Late harvest and foliar fungicide acted together to minimize climate change effects on summer maize yield in the North China Plain during 1954–2015

Abstract Global climate change has raised many concerns especially on the food security. It becomes increasingly important to understand the underlying mechanisms and to find out strategies to adapt climate change. Climate data from 1954 to 2015 at one representative experimental station in the North China Plain, model simulation, and a 5-year field experiment from 2011 to 2015 worked together to detect effects of climate change on maize yield and adaption methods. In the field experiment, two foliar fungicides “Cabrio” and “Opera” were sprayed at 9-leaf stage of maize to delay leaf senescence under four different plant densities (67,500, 75,000, 82,500, and 90,000 plant ha −1 ) and two nitrogen levels (120 and 180 N kg ha −1 ).
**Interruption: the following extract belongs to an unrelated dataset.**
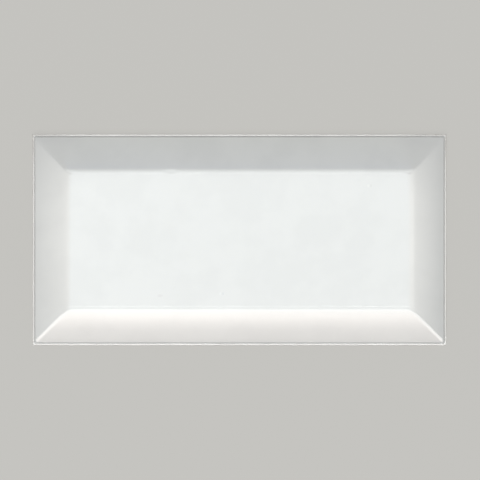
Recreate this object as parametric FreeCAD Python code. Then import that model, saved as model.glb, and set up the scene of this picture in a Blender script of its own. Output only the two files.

In the past six decades, growing degree days (GDD) significantly increased at a rate of 4.4 °C yr −1 , solar radiation significantly decreased at a rate of 12.93 MJ m -2 yr −1 , and annual precipitation slightly decreased at the experimental site. The climate change tended to significantly reduce maize yield in the cropping system winter wheat – summer maize in the North China Plain. The reduced growing period (particularly reproductive growing period) by the warming climate could explain the reduced maize yield. Foliar fungicides greatly delayed leaf senescence especially at high plant densities and low nitrogen levels. On average, leaf area index was 2.7 vs. 1.9 between treatments of spraying fungicides and spraying water at harvest. Dry biomass was significantly increased by fungicides especially in the late growing period. Together with increased leaf productivity, 10-day delayed harvest could offset the adverse effects of climate change on maize yield in the past six decades in the North China Plain. Varieties and crop management that can increase reproductive growing period as well as enhance leaf productivity of maize (particularly in the early grain filling period) are likely to produce more yield and adapt to the progressive climate change.